I shrugged. If they wanted to do that, it was okay, I guess, I said, but I’d rather just give them away because so many people didn’t have money or food. The voice replied, you can do what you want, they’re your tarts.

Dream end.

The Teams Dream

I was a young man — again — for this dream, in my late teens or early twenties. I was with a woman at the beginning, in a suburban setting of houses, streets, and parks. About my age, she seemed like a relative stranger. We were just being informed by a tall pale woman that we’d been selected for a team. That pleased us both. We were selected for different teams, which made us laugh. Each team had a uniform and marker. My uniform was black and yellow like a bee. Her uniform was something like pink and black. Others were white and black, and light blue and black.

We readily grasped the rules although it’s nothing that I can recount. Each morning, we showed up and raced to procure a specific object, like spoons or fish, or to recruit people by tagging them with your marker, according to instructions provided by the tall, ball woman. My marker was black and fuzzy. I could throw it at people and make it stick, sometimes throwing curve balls to make this happen, or from extreme distances, astonishing myself and others. Each day became a fun, constant race to get this done, and then get back to our homes. My friend and I taunted one another in a good-natured way throughout the event, along the lines, “I’m going to win today,” and “See you at the finish line, loser.”
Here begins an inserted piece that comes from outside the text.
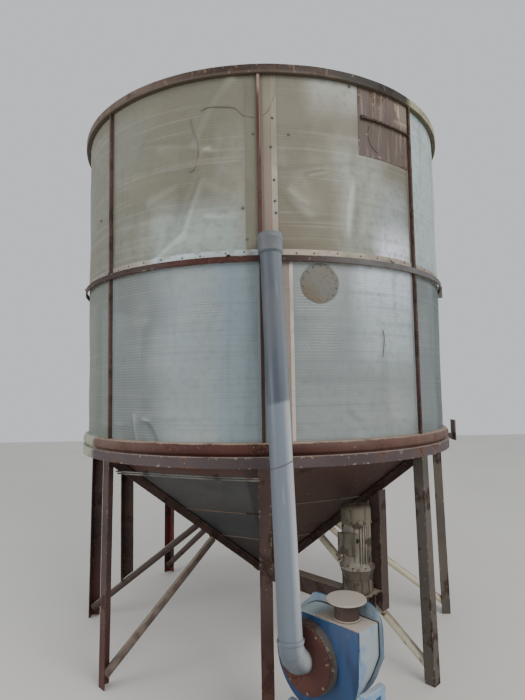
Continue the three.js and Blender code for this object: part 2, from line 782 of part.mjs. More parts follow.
addPiece(
  "motor_fan_cover",
  turnedSolid(
    [
      [0, FAN_COVER_Z],
      [MOTOR_R + 3, FAN_COVER_Z],
      [MOTOR_R + 3, MOTOR_TOP_Z - 22],
      [MOTOR_R - 8, MOTOR_TOP_Z - 5],
      [MOTOR_R - 28, MOTOR_TOP_Z],
      [20, MOTOR_TOP_Z],
      [20, MOTOR_TOP_Z - 8],
      [0, MOTOR_TOP_Z - 8],
    ],
    24,
  ),
  "motor",
  motor,
);

const terminalBox = box(-58, 58, -46, 0, 680, 805).translate(0, -86 - GAP, 0);
terminalBox.rotateZ(THREE.MathUtils.degToRad(-SECTOR_DEG - 35));
addPiece("motor_terminal_box", terminalBox, "motor", motor);

// The blower stands in front and the arms reach right, so the outer box isn't centred on the bin.
const whole = new THREE.Group();
whole.add(dryer);
whole.updateMatrixWorld(true);
const outer = new THREE.Box3().setFromObject(dryer, true);
dryer.position.set(-(outer.min.x + outer.max.x) / 2, -(outer.min.y + outer.max.y) / 2, 0);

export default whole;
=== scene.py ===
"""The looks of a homemade round grain dryer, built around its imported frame.

Lengths are in metres and angles in degrees. Angles about the bin's own axis start at the front, which is -Y,
and grow towards +X. Every mesh is written in the row frame, so its object stays at the origin. Colours are
hexadecimal codes, as the screen shows them.
"""

import math
import random

import bmesh
import bpy
from mathutils import Matrix, Vector, noise


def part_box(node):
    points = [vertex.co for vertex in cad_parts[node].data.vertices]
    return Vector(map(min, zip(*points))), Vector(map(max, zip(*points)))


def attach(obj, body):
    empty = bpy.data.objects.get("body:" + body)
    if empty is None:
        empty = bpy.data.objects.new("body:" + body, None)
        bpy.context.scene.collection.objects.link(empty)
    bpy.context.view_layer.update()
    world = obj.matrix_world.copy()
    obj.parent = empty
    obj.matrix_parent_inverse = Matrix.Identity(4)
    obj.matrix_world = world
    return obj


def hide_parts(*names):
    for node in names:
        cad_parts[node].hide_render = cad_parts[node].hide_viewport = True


# Without a seed, the vector noise follows the clock
noise.seed_set(7)
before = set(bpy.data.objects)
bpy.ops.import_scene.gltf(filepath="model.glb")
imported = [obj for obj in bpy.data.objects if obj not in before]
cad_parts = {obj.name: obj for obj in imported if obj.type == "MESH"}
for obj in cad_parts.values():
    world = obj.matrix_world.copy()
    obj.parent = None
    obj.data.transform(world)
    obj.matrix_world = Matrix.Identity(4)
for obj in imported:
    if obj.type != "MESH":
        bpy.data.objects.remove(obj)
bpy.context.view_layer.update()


def low(node):
    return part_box(node)[0]


def high(node):
    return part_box(node)[1]


# The gap between parts
GAP = 0.0003

# Sizes read from the frame
AXIS = (low("top_rim") + high("top_rim")) / 2
RIM_R = high("top_rim").x - AXIS.x
RIM_BOTTOM = low("top_rim").z
RIM_TOP = high("top_rim").z
WALL_R = high("upper_sheet_front_right").x - AXIS.x
WALL_BOTTOM = low("lower_sheet_front_right").z
WALL_TOP = high("upper_sheet_front_right").z
MID_Z = high("lower_sheet_front_right").z
MID_R = AXIS.x - low("wall_frame").x
LIP_BOTTOM = low("lip_ring").z
BASE_R = AXIS.x - low("base_ring").x
BASE_BOTTOM = low("base_ring").z
LEG_TOP = high("leg_1").z
LEG_FOOT_R = AXIS.y - low("leg_1").y
CORE_R = high("inner_cone").x - AXIS.x
CORE_TOP = high("inner_cylinder").z
CONE_TOP = high("inner_cone").z
PATCH_BOTTOM = low("patch_panel").z
PIPE_TOP_Z = high("air_pipe").z
MOTOR_TOP = high("motor_fan_cover").z
FAN_COVER_Z = low("motor_fan_cover").z
MOTOR_FLANGE_Z = low("motor_body").z
GEARBOX_BOTTOM = low("gearbox").z
BEAM_TOP = high("drive_beam").z

# Sizes that the frame's boxes don't give
UP = Vector((0, 0, 1))
SECTOR = 45
SIDES = 8
ARC = math.radians(1) * WALL_R
SHEET_T = 0.0022
RIB_WIDTH = 0.016
RIB_DEPTH = 0.02
MID_HEIGHT = 0.033
ANGLE_T = 0.006
LEG_SIZE = 0.063
LEG_TOP_R = BASE_R - 0.002
BRACE_R = 0.024
BRACE_FOOT_R = 1.302
BRACE_FOOT_Z = 0.062
BRACE_TOP_R = 0.52
HOPPER_TOP_R = 1.284
HOPPER_TOP = low("skirt_plate").z - GAP
HOPPER_FALL = math.tan(math.radians(37))
PANEL_T = 0.004
OUTLET_R = 0.105
RIB_DROP = 0.007
HOPPER_RIB_DEPTH = 0.055
POST_SIZE = 0.075
FRONT_POST_R = 0.97
SIDE_POST_R = 1.05
JOINT_STRIP_BOTTOM = MID_Z - 0.014
JOINT_STRIP_TOP = MID_Z + 0.053
PATCH_FROM = 26.0
PATCH_TO = 44.5
PATCH_BAR_Z = 3.16
COVER_R = 0.107
COVER_DEG = 14.2
COVER_Z = 2.207
COVER_SCREWS = 14
COVER_SCREW_R = 0.093
ON_WALL = 0.0001
LAP_DEG = 0.63
BEAM_DEPTH = 0.1


def around(deg):
    """The level direction along the wall, towards growing angles."""
    a = math.radians(deg)
    return Vector((math.cos(a), math.sin(a), 0))


def outward(deg):
    a = math.radians(deg)
    return Vector((math.sin(a), -math.cos(a), 0))


def polar(radius, deg, z):
    return Vector((AXIS.x, AXIS.y, z)) + outward(deg) * radius


def smooth(value, start, end):
    share = min(1.0, max(0.0, (value - start) / (end - start)))
    return share * share * (3 - 2 * share)


def pairs(numbers):
    return list(zip(numbers[::2], numbers[1::2]))


def profile(*numbers, foot=0.0):
    """An outline of (radius, height) pairs, in millimetres above a foot."""
    return [(a / 1000, foot + b / 1000) for a, b in pairs(numbers)]


def rectangle(u0, u1, v0, v1):
    return [(u0, v0), (u1, v0), (u1, v1), (u0, v1)]


def angle_section(size, top):
    """The section of an angle iron whose flat side lies at a height."""
    half = size / 2
    inner = -half + ANGLE_T
    under = top - ANGLE_T
    foot = top - size
    return [(-half, top), (half, top), (half, under), (inner, under), (inner, foot), (-half, foot)]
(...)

We found ourselves in small single-winged prop planes. I began trying to drop my marker onto people below, but the marker was turning into fish as it hit them. I’d tell them, as they picked up the fish and looked up at me in the plane, “That’s supposed to be a marker.” They didn’t understand that any better than a fish hitting them.

We ended up at the ocean, in waves. I ran out through the surf and then turned and entered a cove. At that point, I realized, I’d gone the wrong way. That put me way behind.

I’ve lost, I realized, then decided, I need to start again.